### DATA IN THIS EXERCISE
------

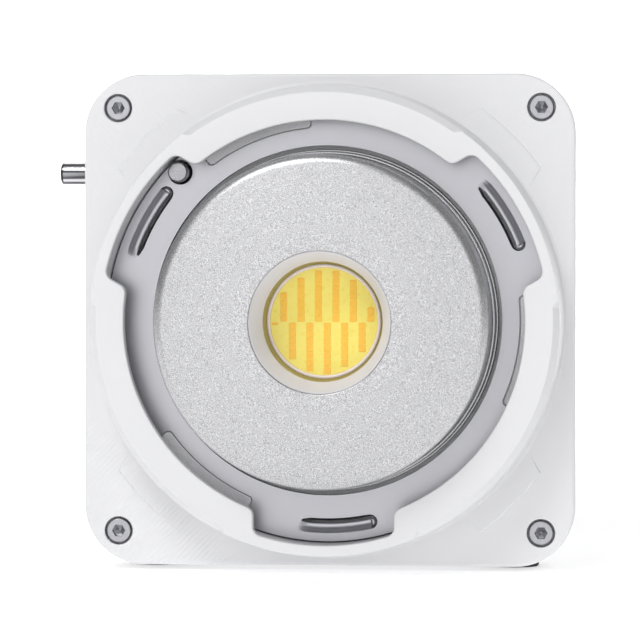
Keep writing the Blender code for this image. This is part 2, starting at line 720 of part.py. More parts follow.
# How far from the axis a tool that goes through the shell's wall starts and ends
WALL_INSIDE = SHELL_SIDE / 2 - SHELL_WALL - OVERLAP
WALL_OUTSIDE = SHELL_SIDE / 2 + OVERLAP


def body_shell():
    inner_side = SHELL_SIDE - 2 * SHELL_WALL
    loops = [
        rounded_rectangle(SHELL_SIDE, SHELL_SIDE, SHELL_CORNER),
        rounded_rectangle(inner_side, inner_side, SHELL_CORNER - SHELL_WALL),
    ]
    shell = prism("body_shell", loops, SHELL_BACK, SHELL_FRONT)
    front_hole = SHELL_FRONT - SCREW_POST_DEPTH, SHELL_FRONT + OVERLAP
    back_hole = SHELL_BACK - OVERLAP, SHELL_BACK + SCREW_POST_DEPTH
    for name, (side_x, side_y) in CORNERS.items():
        place = (side_x * SCREW_OFFSET, side_y * SCREW_OFFSET, 0.0)
        post = cylinder("screw_post_" + name, SCREW_POST_R, SHELL_BACK, SHELL_FRONT, TINY_STEPS, place)
        join(shell, post)
        cut(
            shell,
            cylinder("post_front_" + name, SCREW_CLEAR_R, *front_hole, TINY_STEPS, place),
            cylinder("post_back_" + name, SCREW_CLEAR_R, *back_hole, TINY_STEPS, place),
        )
    cut(shell, rod_slot(), *side_vents(), *top_vents(), base_hole())
    finish(shell, "white_paint")


def rod_slot():
    half = ROD_R + GAP
    low = (-WALL_OUTSIDE, PIN_Y - half, ROD_Z - PIN_TRAVEL - half)
    return box("rod_slot", low, (-WALL_INSIDE, PIN_Y + half, ROD_Z + half))


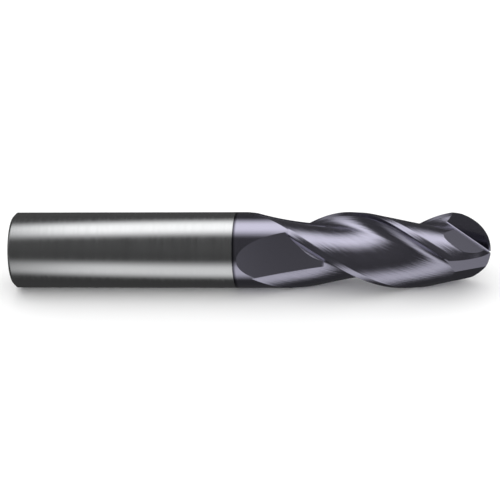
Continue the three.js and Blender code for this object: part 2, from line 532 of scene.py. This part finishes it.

------

All entries shown above should be printed again exactly.

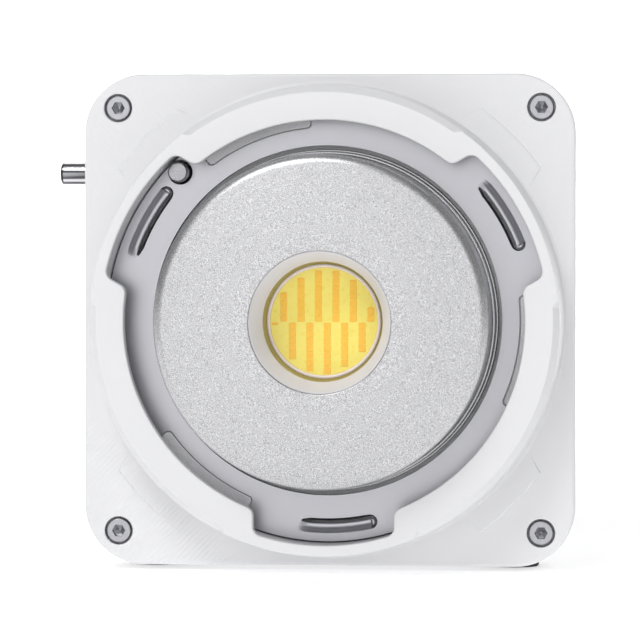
Keep writing the Blender code for this image. This is part 2, starting at line 720 of part.py. More parts follow.
# How far from the axis a tool that goes through the shell's wall starts and ends
WALL_INSIDE = SHELL_SIDE / 2 - SHELL_WALL - OVERLAP
WALL_OUTSIDE = SHELL_SIDE / 2 + OVERLAP


def body_shell():
    inner_side = SHELL_SIDE - 2 * SHELL_WALL
    loops = [
        rounded_rectangle(SHELL_SIDE, SHELL_SIDE, SHELL_CORNER),
        rounded_rectangle(inner_side, inner_side, SHELL_CORNER - SHELL_WALL),
    ]
    shell = prism("body_shell", loops, SHELL_BACK, SHELL_FRONT)
    front_hole = SHELL_FRONT - SCREW_POST_DEPTH, SHELL_FRONT + OVERLAP
    back_hole = SHELL_BACK - OVERLAP, SHELL_BACK + SCREW_POST_DEPTH
    for name, (side_x, side_y) in CORNERS.items():
        place = (side_x * SCREW_OFFSET, side_y * SCREW_OFFSET, 0.0)
        post = cylinder("screw_post_" + name, SCREW_POST_R, SHELL_BACK, SHELL_FRONT, TINY_STEPS, place)
        join(shell, post)
        cut(
            shell,
            cylinder("post_front_" + name, SCREW_CLEAR_R, *front_hole, TINY_STEPS, place),
            cylinder("post_back_" + name, SCREW_CLEAR_R, *back_hole, TINY_STEPS, place),
        )
    cut(shell, rod_slot(), *side_vents(), *top_vents(), base_hole())
    finish(shell, "white_paint")


def rod_slot():
    half = ROD_R + GAP
    low = (-WALL_OUTSIDE, PIN_Y - half, ROD_Z - PIN_TRAVEL - half)
    return box("rod_slot", low, (-WALL_INSIDE, PIN_Y + half, ROD_Z + half))


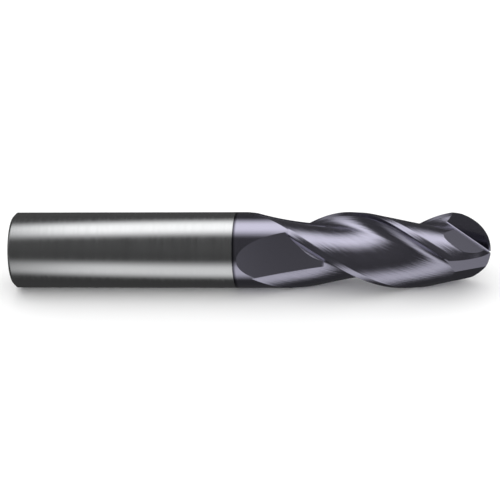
Continue the three.js and Blender code for this object: part 2, from line 532 of scene.py. This part finishes it.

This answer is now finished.